What appellant did was to include delivery at Fort Smith in its price to the Fort Smith canners and to make appellee pay 36¢ per cwt. of the cans above this amount. The 36 cents represented the amount of the freight rate from Fort Smith to Russellville. But appellee's cans did not come from Fort Smith. Those for appellee, as well as those for the Fort Smith canners, were shipped direct from appellant's factories in Indiana and Illinois to their separate destinations and the shipping cost to Russellville was no more than to Fort Smith. And beyond this, there was admittedly no legal basis for any purported use of Fort Smith as a point for freight equalization.
In this situation, appellant could not properly make a charge to appellee greater than its price to the Fort Smith canners. If it wanted to make any freight absorption for its purchasers at Fort Smith, it had to make an equal absorption for their immediate competitor at Russellville — unless some other basis for distinction between such purchasers existed under the Act and was used, which was not here the case. I do not believe that it is of any materiality in these circumstances that the cans had cost appellee less than appellant could have required it to pay under its contract, which called for freight equalization with St. Louis. The contracts of the Fort Smith canners similarly called for freight equalization at St. Louis.
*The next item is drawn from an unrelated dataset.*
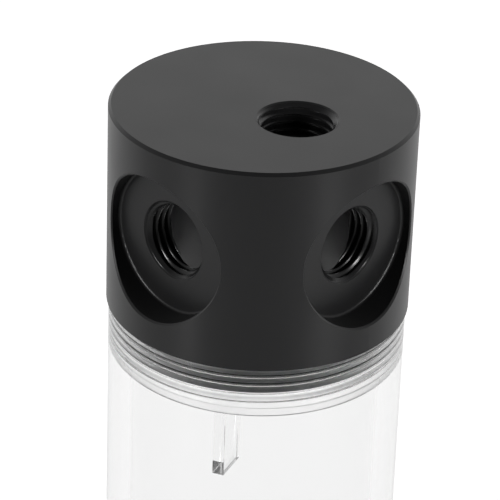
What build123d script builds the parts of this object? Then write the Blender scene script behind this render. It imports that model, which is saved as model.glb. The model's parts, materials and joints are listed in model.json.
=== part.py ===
"""Cylindrical water cooling reservoir: a clear tube screwed between two ported end caps.

All sizes are millimetres. The reservoir stands on the lower cap's flat face, +Z runs up the tube's axis,
and the four side ports of each cap look along +X, +Y, -X and -Y.
"""

import os
from math import cos, radians, sin

from build123d import *

# Clear tube
tube_radius = 25.0
tube_wall = 4.0
tube_length = 130.0
tube_edge_chamfer = 0.3

# Screw joint between a cap and the tube: a fine thread of 44 mm, cut into the tube's wall. The solids stop
# at the roots of both threads, and the ridges of the two fill the ring that is left between them. Below the
# thread the recess runs on at the radius it was bored to, and ends in a narrow ledge.
screw_wall = 3.0
screw_ridge_height = 0.92
screw_clearance = 0.05
screw_recess_depth = 10.0
screw_runout_length = 1.7
screw_drill_radius = 21.25
spigot_length = 6.1
spigot_chamfer = 0.5

# Cap
cap_overhang = 0.4
cap_height = 35.5
cap_rim_chamfer = 0.5
cap_inner_chamfer = 0.15
chamber_radius = 15.7
chamber_corner = 1.0
cap_roof = 9.5

# Ports: quarter inch parallel pipe thread, drilled to the roots of the thread
port_radius = 6.58
port_ridge_height = 0.86
port_mouth_radius = 6.8
port_count = 4
port_drop = 18.0
top_port_offset = 7.5

# Round pocket that gives each side port a flat seat
pocket_radius = 12.55
pocket_depth = 5.25
pocket_corner = 0.5
pocket_edge_chamfer = 0.3

# Face seal between cap and tube end, drawn squeezed
seal_groove_inset = 1.6
seal_groove_width = 1.8
seal_groove_depth = 1.2
seal_clearance = 0.05
seal_corner = 0.5

# Clear vane that stills the water under the cap. Its upper end is wider, and slides in a keyway in the chamber.
vane_thickness = 2.0
vane_width = 6.4
vane_outer_radius = 14.3
vane_drop = 62.1
vane_top_gap = 1.2
vane_angle = -68.25
vane_tab_lead = 0.3
keyway_depth = 1.0
vane_clearance = 0.05

# Stop plug for a side port that isn't in use
plug_head_radius = 9.0
plug_head_height = 3.2
plug_head_chamfer = 0.4
plug_shank_length = 4.6
plug_shank_chamfer = 0.5
plug_thread_clearance = 0.05
plug_socket_flats = 6.0
plug_socket_depth = 2.4
plug_groove_radius = 7.6
plug_groove_width = 1.6
plug_groove_depth = 1.3

# Sizes that follow from those above
tube_bore_radius = tube_radius - tube_wall
screw_root_radius = tube_radius - screw_wall
seal_groove_radius = tube_radius - seal_groove_inset
cap_radius = tube_radius + cap_overhang
pocket_floor = cap_radius - pocket_depth
spigot_radius = screw_root_radius - screw_ridge_height - screw_clearance
plug_shank_radius = port_radius - port_ridge_height - plug_thread_clearance
chamber_roof = cap_height - cap_roof
port_height = cap_height - port_drop
tube_bottom = cap_height
tube_top = tube_bottom + tube_length
overall_height = tube_top + cap_height
port_step = 360 / port_count

# A cap is drawn on the plane where it meets the tube, with its outer face up
top_seat = Plane(origin=(0, 0, tube_top), x_dir=(1, 0, 0), z_dir=(0, 0, 1))
bottom_seat = Plane(origin=(0, 0, tube_bottom), x_dir=(1, 0, 0), z_dir=(0, 0, -1))


def pocket_plane(angle, height):
    """Plane on a pocket's floor, looking out of the cap at this angle round the axis."""
    outward = (cos(radians(angle)), sin(radians(angle)), 0)
    centre = (pocket_floor * outward[0], pocket_floor * outward[1], height)
    return Plane(origin=centre, x_dir=(-outward[1], outward[0], 0), z_dir=outward)


def ring_sketch(radius, width):
    """Flat ring of this mean radius and width, for the sketch that is open."""
    Circle(radius + width / 2)
    Circle(radius - width / 2, mode=Mode.SUBTRACT)


def squeezed_ring(plane, radius, width, height):
    """Rubber ring pressed flat in its groove: a rounded oblong turned round the plane's axis."""
    with BuildPart() as ring:
        with BuildSketch(Plane.XZ):
            with Locations((radius, height / 2 + seal_clearance)):
                RectangleRounded(width - 2 * seal_clearance, height - 2 * seal_clearance, seal_corner)
        revolve(axis=Axis.Z)
    with BuildPart() as placed:
        with Locations(plane.location):
            add(ring.part)
    return placed


# Form that both caps share: turned body, screw spigot, water chamber and seal groove
with BuildPart() as cap_blank:
    with BuildSketch():
        Circle(cap_radius)
    extrude(amount=cap_height)
    chamfer(cap_blank.edges().group_by(Axis.Z)[-1], cap_rim_chamfer)
    chamfer(cap_blank.edges().group_by(Axis.Z)[0], cap_inner_chamfer)
    with BuildSketch():
        Circle(spigot_radius)
    extrude(amount=-spigot_length)
    chamfer(cap_blank.edges().group_by(Axis.Z)[0], spigot_chamfer)
    with BuildSketch(Plane.XY.offset(-spigot_length)):
        Circle(chamber_radius)
    extrude(amount=spigot_length + chamber_roof, mode=Mode.SUBTRACT)
    chamber_wall = cap_blank.faces().filter_by(GeomType.CYLINDER).sort_by(SortBy.RADIUS)[0]
    fillet(chamber_wall.edges().sort_by(Axis.Z)[-1], chamber_corner)
    with BuildSketch():
        ring_sketch(seal_groove_radius, seal_groove_width)
    extrude(amount=seal_groove_depth, mode=Mode.SUBTRACT)

    # Port in the outer face, beside the centre
    with Locations(Plane.XY.offset(cap_height).location * Location((top_port_offset, 0, 0))):
        CounterSinkHole(port_radius, port_mouth_radius, depth=cap_roof, counter_sink_angle=90)

    # Pocket and port on each of the four sides
    for step in range(port_count):
        floor_plane = pocket_plane(step * port_step, port_height)
        with BuildSketch(floor_plane):
            Circle(pocket_radius)
        extrude(amount=cap_radius, mode=Mode.SUBTRACT)
        with Locations(floor_plane.location):
            CounterSinkHole(port_radius, port_mouth_radius, depth=pocket_floor, counter_sink_angle=90)
    pocket_floors = cap_blank.faces().filter_by(GeomType.PLANE).filter_by(
        lambda face: abs(face.normal_at().Z) < 0.5
    )
    fillet([face.outer_wire().edges() for face in pocket_floors], pocket_corner)
    skin = cap_blank.faces().filter_by(GeomType.CYLINDER).sort_by(SortBy.RADIUS)[-1]
    pocket_edges = skin.edges().filter_by(lambda edge: edge.geom_type not in (GeomType.CIRCLE, GeomType.LINE))
    chamfer(pocket_edges, pocket_edge_chamfer)

# Top cap, with a keyway in its chamber wall for the vane
vane_plane = Plane(
    origin=(0, 0, tube_top - spigot_length), x_dir=(cos(radians(vane_angle)), sin(radians(vane_angle)), 0)
)
vane_top = overall_height - port_drop - port_radius - vane_top_gap
with BuildPart() as top_cap:
    with Locations(top_seat.location):
        add(cap_blank.part)
    with BuildSketch(vane_plane):
        with Locations((chamber_radius, 0)):
            Rectangle(2 * keyway_depth, vane_thickness + 2 * vane_clearance)
    extrude(amount=vane_top - tube_top + spigot_length, mode=Mode.SUBTRACT)
top_cap.part.label = "top_cap"

# Vane: a clear strip, cut from sheet, whose tab is pushed up the keyway until it stops under the ports
vane_bottom = overall_height - vane_drop
vane_tab_bottom = tube_top - spigot_length + vane_tab_lead
vane_tab_radius = chamber_radius + keyway_depth - vane_clearance
vane_inner_radius = vane_outer_radius - vane_width
vane_outline = [
    (vane_inner_radius, vane_bottom), (vane_outer_radius, vane_bottom), (vane_outer_radius, vane_tab_bottom),
    (vane_tab_radius, vane_tab_bottom), (vane_tab_radius, vane_top), (vane_inner_radius, vane_top),
]
with BuildPart() as flow_vane:
    with BuildSketch(Plane.XZ.rotated((0, 0, vane_angle))):
        with BuildLine():
            Polyline(*vane_outline, close=True)
        make_face()
    extrude(amount=vane_thickness / 2, both=True)
flow_vane.part.label = "flow_vane"

# Bottom cap: the same part turned over
with BuildPart() as bottom_cap:
    with Locations(bottom_seat.location):
        add(cap_blank.part)
bottom_cap.part.label = "bottom_cap"

# Clear tube, with a threaded recess in each end
with BuildPart() as clear_tube:
    with BuildSketch(Plane.XY.offset(tube_bottom)):
        Circle(tube_radius)
        Circle(tube_bore_radius, mode=Mode.SUBTRACT)
    extrude(amount=tube_length)
    for seat in (top_seat, bottom_seat):
        with BuildSketch(seat):
            Circle(screw_root_radius)
        extrude(amount=screw_runout_length - screw_recess_depth, mode=Mode.SUBTRACT)
        with BuildSketch(seat):
            Circle(screw_drill_radius)
        extrude(amount=-screw_recess_depth, mode=Mode.SUBTRACT)
    chamfer(clear_tube.edges().group_by(Axis.Z)[-1], tube_edge_chamfer)
    chamfer(clear_tube.edges().group_by(Axis.Z)[0], tube_edge_chamfer)
clear_tube.part.label = "clear_tube"

# Rubber ring in each cap's groove, pressed by the end of the tube
top_cap_o_ring = squeezed_ring(top_seat, seal_groove_radius, seal_groove_width, seal_groove_depth)
top_cap_o_ring.part.label = "top_cap_o_ring"
bottom_cap_o_ring = squeezed_ring(bottom_seat, seal_groove_radius, seal_groove_width, seal_groove_depth)
bottom_cap_o_ring.part.label = "bottom_cap_o_ring"

# Stop plug, drawn with the seat of its head on the base plane and its shank below
with BuildPart() as plug_blank:
    with BuildSketch():
        Circle(plug_head_radius)
    extrude(amount=plug_head_height)
    chamfer(plug_blank.edges().group_by(Axis.Z)[-1], plug_head_chamfer)
    with BuildSketch():
        Circle(plug_shank_radius)
    extrude(amount=-plug_shank_length)
    chamfer(plug_blank.edges().group_by(Axis.Z)[0], plug_shank_chamfer)
    with BuildSketch(Plane.XY.offset(plug_head_height)):
        RegularPolygon(plug_socket_flats / 2, 6, major_radius=False)
    extrude(amount=-plug_socket_depth, mode=Mode.SUBTRACT)
    with BuildSketch():
        ring_sketch(plug_groove_radius, plug_groove_width)
    extrude(amount=plug_groove_depth, mode=Mode.SUBTRACT)

# The lower cap's side ports are closed, each with a plug and its ring
plug_sides = {"right": 0, "back": 90, "left": 180, "front": 270}
plug_parts = []
for side, angle in plug_sides.items():
    plug_seat = pocket_plane(angle, port_drop)
    with BuildPart() as stop_plug:
        with Locations(plug_seat.location):
            add(plug_blank.part)
    stop_plug.part.label = f"{side}_stop_plug"
    plug_o_ring = squeezed_ring(plug_seat, plug_groove_radius, plug_groove_width, plug_groove_depth)
    plug_o_ring.part.label = f"{side}_plug_o_ring"
    plug_parts += [stop_plug.part, plug_o_ring.part]

os.makedirs("parts", exist_ok=True)
tube_parts = [clear_tube.part, top_cap_o_ring.part, bottom_cap_o_ring.part]
for piece in [top_cap.part, flow_vane.part, bottom_cap.part] + tube_parts + plug_parts:
    export_step(piece, f"parts/{piece.label}.step")
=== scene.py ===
# %% [markdown]
# A water cooling reservoir, dressed for a close picture of its upper end
#
# The reservoir is a clear acrylic tube screwed between two black end caps. The solids of the frame give the
# caps, plugs and rubber rings their true form, but they stop at the roots of every thread, and their tube is
# plain. This lesson cuts the threads, remakes the tube as one clear body, and gives each surface its finish.

# %% Load the frame
import json
from math import cos, pi, radians, sin

import bmesh
import bpy
import numpy as np
from mathutils import Matrix, Vector

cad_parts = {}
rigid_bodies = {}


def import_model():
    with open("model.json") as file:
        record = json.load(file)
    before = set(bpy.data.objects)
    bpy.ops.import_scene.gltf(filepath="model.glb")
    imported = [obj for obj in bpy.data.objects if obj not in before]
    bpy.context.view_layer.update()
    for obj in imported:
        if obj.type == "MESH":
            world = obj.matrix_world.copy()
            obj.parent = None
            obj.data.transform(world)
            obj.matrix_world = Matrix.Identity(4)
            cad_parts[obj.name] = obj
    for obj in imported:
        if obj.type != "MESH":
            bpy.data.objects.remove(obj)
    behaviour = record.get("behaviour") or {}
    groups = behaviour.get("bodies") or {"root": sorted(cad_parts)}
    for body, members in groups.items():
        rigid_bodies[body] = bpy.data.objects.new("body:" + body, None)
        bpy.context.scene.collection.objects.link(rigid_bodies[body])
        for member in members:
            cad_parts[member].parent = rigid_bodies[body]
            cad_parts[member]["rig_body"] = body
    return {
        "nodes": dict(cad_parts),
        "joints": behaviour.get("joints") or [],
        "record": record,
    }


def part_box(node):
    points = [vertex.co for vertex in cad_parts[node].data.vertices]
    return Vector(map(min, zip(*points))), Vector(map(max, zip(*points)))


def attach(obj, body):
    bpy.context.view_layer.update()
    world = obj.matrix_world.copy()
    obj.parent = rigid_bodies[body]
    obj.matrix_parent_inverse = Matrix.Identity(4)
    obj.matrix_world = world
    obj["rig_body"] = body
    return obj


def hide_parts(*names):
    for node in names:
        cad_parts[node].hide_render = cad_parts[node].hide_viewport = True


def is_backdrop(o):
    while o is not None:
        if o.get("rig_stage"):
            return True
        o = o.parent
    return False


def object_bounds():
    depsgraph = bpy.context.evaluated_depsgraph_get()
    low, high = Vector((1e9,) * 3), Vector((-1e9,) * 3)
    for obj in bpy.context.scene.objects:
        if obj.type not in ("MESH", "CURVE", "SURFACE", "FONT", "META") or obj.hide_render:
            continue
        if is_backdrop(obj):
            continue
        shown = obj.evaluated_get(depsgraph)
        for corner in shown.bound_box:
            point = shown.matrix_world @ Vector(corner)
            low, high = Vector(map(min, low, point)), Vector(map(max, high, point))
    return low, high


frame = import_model()
cad_low, cad_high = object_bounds()
nodes = frame["nodes"]
mounts = {mount["name"]: mount for mount in frame["record"]["mounts"]}
joints = {joint["name"]: joint for joint in frame["joints"]}
print("box of the solids:", [round(v, 4) for v in (*cad_low, *cad_high)])

# %% [markdown]
# The camera comes first
#
# The picture is a telephoto close-up of the upper cap, from 25 degrees above and square between two side
# ports. The reservoir leans a little in it, because the camera is rolled. The camera starts on a line from
# the centre of the top face, looking at that centre, and is then turned by the three small angles.

# %% Camera
MM = 0.001
camera_azimuth = radians(43.52)
camera_elevation = radians(25.348)
camera_distance = 466.0 * MM
aim_right = radians(-0.178)
aim_up = radians(-2.929)
roll = radians(2.141)
sensor_width = 36.0
lens_length = 206.33
nearest_seen = 0.01
farthest_seen = 20.0


def swung(a, b, angle):
    """Turns two unit vectors in the plane that they span, a towards b."""
    return a * cos(angle) + b * sin(angle), b * cos(angle) - a * sin(angle)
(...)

Appellant chose to depart from all of these contracts in order to give the Ozark canners a cost benefit or allowance. It gave the Fort Smith canners a bigger benefit or allowance than it gave appellee at Russellville. The extra 36¢ per cwt. which it made appellee pay was money which the Fort Smith canners saved and which appellee would not have been out-of-pocket if it had received equal treatment with them. In appellee's position as an immediate competitor of the Fort Smith canners, this represented direct or automatic damage to its business treasury for which the trial court was entitled to allow a recovery as such.